Iran shouldn’t build a nuke. But then the world should follow the advice of Harry Truman, Dwight Eisenhower, John F. Kennedy, Ronald Reagan, Bill Clinton, George W. Bush, and Barack Obama, each of whom proposed or at least suggested at one time or another eliminating all nuclear weapons.
...
Instead, today as you read this, the United States, Russia, China, France, and the United Kingdom are currently spending trillions of dollars to upgrade and expand their nuclear arsenals.
On the same day Oliver Willis of Kos reported:
Russia is providing Iran with targeting information to help locate U.S. assets like warships and aircrafts. The revelation follows years of cozy relations between President Donald Trump and Russian President Vladimir Putin.
The Washington Post reported Friday that multiple officials have confirmed that Iran is receiving Russian intelligence, with one official describing the effort as “pretty comprehensive.”
...
Meanwhile, Russia’s involvement in the war follows years of Trump catering to Putin.

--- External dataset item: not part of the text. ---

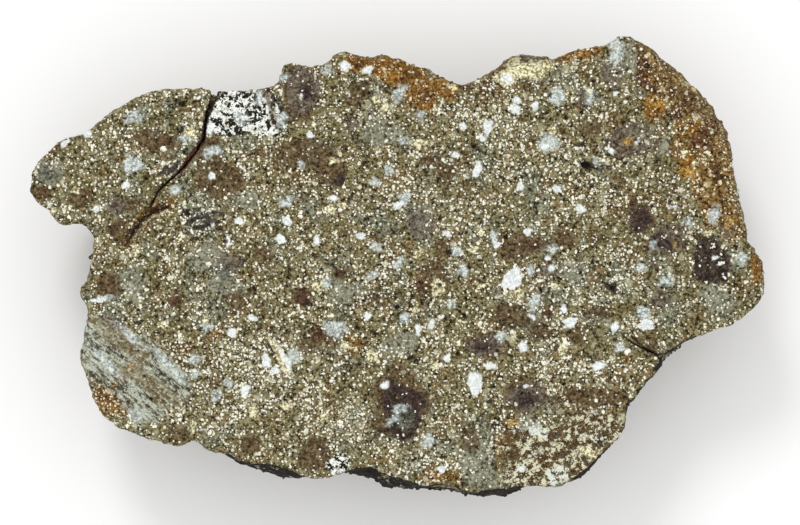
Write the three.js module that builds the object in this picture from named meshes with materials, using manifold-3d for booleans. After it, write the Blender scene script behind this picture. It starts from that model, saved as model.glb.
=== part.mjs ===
// Sawn slab of suevite, an impact breccia, as one solid in millimetres with +Z up.
// It lies on its broken back with the sawn face up. The origin is in the middle of its
// footprint, on the surface that it rests on; +X runs along its length.
import * as THREE from "three";
import { ImprovedNoise } from "three/addons/math/ImprovedNoise.js";
import { mergeVertices } from "three/addons/utils/BufferGeometryUtils.js";
import Module from "manifold-3d";

const wasm = await Module();
wasm.setup();

// Driving dimensions
const LENGTH = 131.2;
const THICKNESS = 25;
const BELLY_HEIGHT = 9; // where the broken sides turn in under the slab
const ARRIS = 0.35; // wear along the sawn edge
const REST_SHARE = 0.42; // how far the flat resting spot reaches from the spine to the edge
const UNDERCUT = 2.2; // how far the sides draw in where the sawn edge is the widest part
const SIDE_LUMP = 1.5; // height of the lumps on the broken sides
const BACK_LUMP = 2.4; // and on the back
const LUMP_SIZE = 9;
const BELLY_WAVE = { height: 3, size: 18 }; // how the line of the belly rises and falls
const REST_WAVE = { height: 3, size: 16 }; // how the border of the resting spot wanders
const SOFT_REACH = 4; // stations each way over which the outline below the edge is evened out

// The sawn edge, clockwise from the left tip, in pixels of the reference view, x right and
// y down. A third number is how many millimetres the broken side stands out past the edge.
const EDGE_PX = [
  [29, 190], [31, 174], [36, 163], [46, 154], [53, 146.5], [61, 141], [74, 136],
  [86, 132.5], [92, 127], [103, 118.5], [111, 111.5], [123, 105], [136, 97.5],
  [149, 92], [163, 89.5], [178, 88], [194, 88], [208, 88.5], [213, 91.5], [221, 90],
  [237, 90.5], [252, 90], [264, 88], [272, 85.5], [279, 82.5], [281, 74], [282.5, 66],
  [288, 62], [296, 62], [302, 64.5], [311, 66.5], [321, 64.5], [330, 61.5],
  [332, 55.5], [337, 52], [348, 52], [359, 55], [372, 55.5], [384, 54], [396, 56.5],
  [408, 59.5], [418, 65.5], [430, 69], [441, 74.5], [450, 80], [457, 85], [465, 83.5],
  [474, 80.5], [484, 76.5], [493, 70], [502, 62], [510, 55.5], [521, 52.5],
  [533, 53.5], [545, 55.5], [555, 57.5], [566, 53.5], [577, 48.5], [590, 46.5],
  [597, 44], [603, 46.5], [611, 41], [620, 34.2], [630, 37], [641, 41.5], [651, 46],
  [660, 56], [670, 63.5], [681, 71], [690, 81.5], [700, 90], [710, 100.5], [718, 113],
  [725, 127], [731, 143], [732.5, 158], [734.5, 174], [738, 189], [741, 199],
  [744.5, 213], [746, 220], [747.5, 227], [748.5, 235], [746, 241], [754, 246.5], [762, 256],
  [765.5, 265], [764.5, 280], [765.5, 292], [760, 303], [750, 312.5], [739, 320.5],
  [728, 328], [719, 328.5], [709, 334], [697, 336.5], [687, 340.5, 0.2],
  [678, 345, 0.9], [667, 350, 1.1], [660, 358, 1.1], [656, 368, 1.1],
  [648.5, 379.5, 0.4], [641, 391], [636, 398.5, 0.4], [626, 406, 0.5], [626, 418],
  [624.5, 430, 0.1], [616.5, 441, 0.3], [607, 449.5, 0.2], [599, 458, 0.5],
  [590, 466, 0.9], [580, 474.5, 0.9], [571, 481, 0.5], [560, 488], [549, 487.5],
  [537, 486.5], [526, 487, 0.2], [514, 487.5, 1.3], [500, 489.5, 1.6],
  [486, 490, 1.3], [472, 494, 0.6], [463, 491.5, 0.7], [456, 485.5, 1.4],
  [447, 481.5, 1.7], [436, 484.5, 1.2], [425, 487.5, 0.6], [412, 483, 1.35],
  [399, 479.5, 1.9], [388, 476.5, 2.0], [378, 470.5, 2.3], [368, 467.5, 1.7],
  [357, 469, 1.3], [348, 472.5, 0.3], [338, 475.5], [329, 478], [319, 480],
  [309, 479.5, 0.1], [300, 476, 0.8], [290, 470, 1.7], [278, 466.5, 2.2],
  [264, 464.5, 1.8], [251, 465, 0.5], [240, 460, 0.8], [230, 453.5, 1.0],
  [222, 454, 0.2], [212, 453.5], [203, 448.5], [196.5, 440.5], [190, 442], [183, 446],
  [171, 446.5], [160, 442.5], [149, 439.5], [137, 435], [124, 430.5], [112, 424.5],
  [102, 416], [95, 406], [92.5, 394], [87.5, 379], [82.5, 367], [79.5, 359.5],
  [82, 347], [84.5, 333], [87, 319], [87.5, 306], [80.5, 297.5], [79.5, 291],
  [86, 282], [89, 274], [89.5, 268.5], [92.5, 261], [92, 252], [94.5, 240],
  [90.5, 231], [82, 223], [71, 223], [62.5, 226.5], [54.5, 220.5], [49.5, 211],
  [41, 206], [33, 199.5],
];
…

Instead of an adversarial relationship with Russia, Trump has sought to curry favor with the nation, repeatedly asserting that Putin’s invasion of Ukraine was justified and that Ukraine was to blame. He even made a point of humiliating Ukrainian President Volodymyr Zelenskyy during a meeting at the White House last year.
This past Wednesday Emily Singer of Kos reported the nasty guy claimed the Iran war would end soon because there is “practically nothing left to target.” He added that he could end it whenever he wanted.
Yeah, that last bit sounds like an addict. Singer takes this in a different direction:
Trump's ridiculous claim that he can simply decide when the war against Iran will stop is patently absurd. Iran is not a rational actor. It doesn't care about the suffering of its people, nor about preserving the nonexistent relationships it has with other western nations. So long as it has munitions and the ability to cripple the global economy by choking off the Strait of Hormuz—a waterway critical to the global oil supply—it has no incentives to stop.
Indeed, Iran has every incentive to continue, as the war could spark a global recession and damage Trump politically—which Iranian leaders are surely taking great pleasure from.
Iran has said in no uncertain terms that it has no plans to stop its hostilities.
The nasty guy probably made that claim because he realizes this “excursion” is getting away from him.
G. Elliott Morris of Strength in Numbers charted the public response, the presidential approval rating, to military adventures from WWII. Roosevelt got a small bump for WWII, partly because his approval rating was already high. Entry into the war also had a 97% approval rating. Bush I got a big increase in approval for the Persian Gulf War to liberate Kuwait. Bush II got a big boost after the 9/11 attack and another boost at the start of the Afghanistan War a few months later. He also got a boost from the Iraq War.
The nasty guy didn’t get a bump in public approval (or hasn’t yet – some of the earlier wars didn’t produce a bump for a couple months).
Morris went looking at political science literature political approval and came up with five conditions needed to get a meaningful increase. They are:
A big sudden shock, such as Pearl Harbor or the seizure of American hostages in Iran in 1979.
Bipartisan consensus or at least no criticism from the opposition.
Unified media coverage.
The action is perceived to be legitimate.
The public is willing to rally around the president.
And in this Iran war...
There was no sudden shock
Democrats condemn the attack.
There has been plenty of coverage of the war, but also coverage of the opposition and protests. Also, the media are highly fragmented.
The nasty guy didn’t seek Congressional approval and 59% of Americans say he should have.
The public isn’t willing to rally – his approval was already quite low.
Bill in Portland, Maine, in his Cheers and Jeers column for Kos, has a quote from Molly Ivins every Thursday. This one is from February 2024 and discusses Bush II and the Iraq war. He also wanted to invade Iraq because the threat was “imminent.” Then this:
Perhaps the administration thought peaceniks could be ignored, but you will recall that this was a war opposed by an extraordinary number of generals. Among them, Anthony Zinni, who has extensive experience in the Middle East, who said, "We are about to do something that will ignite a fuse in this region that we will rue the day we ever started."
After listening to Paul Wolfowitz at a conference, Zinni said, "In other words, we are going to go to war over another intelligence failure." Give that man the Cassandra Award for being right in depressing circumstances.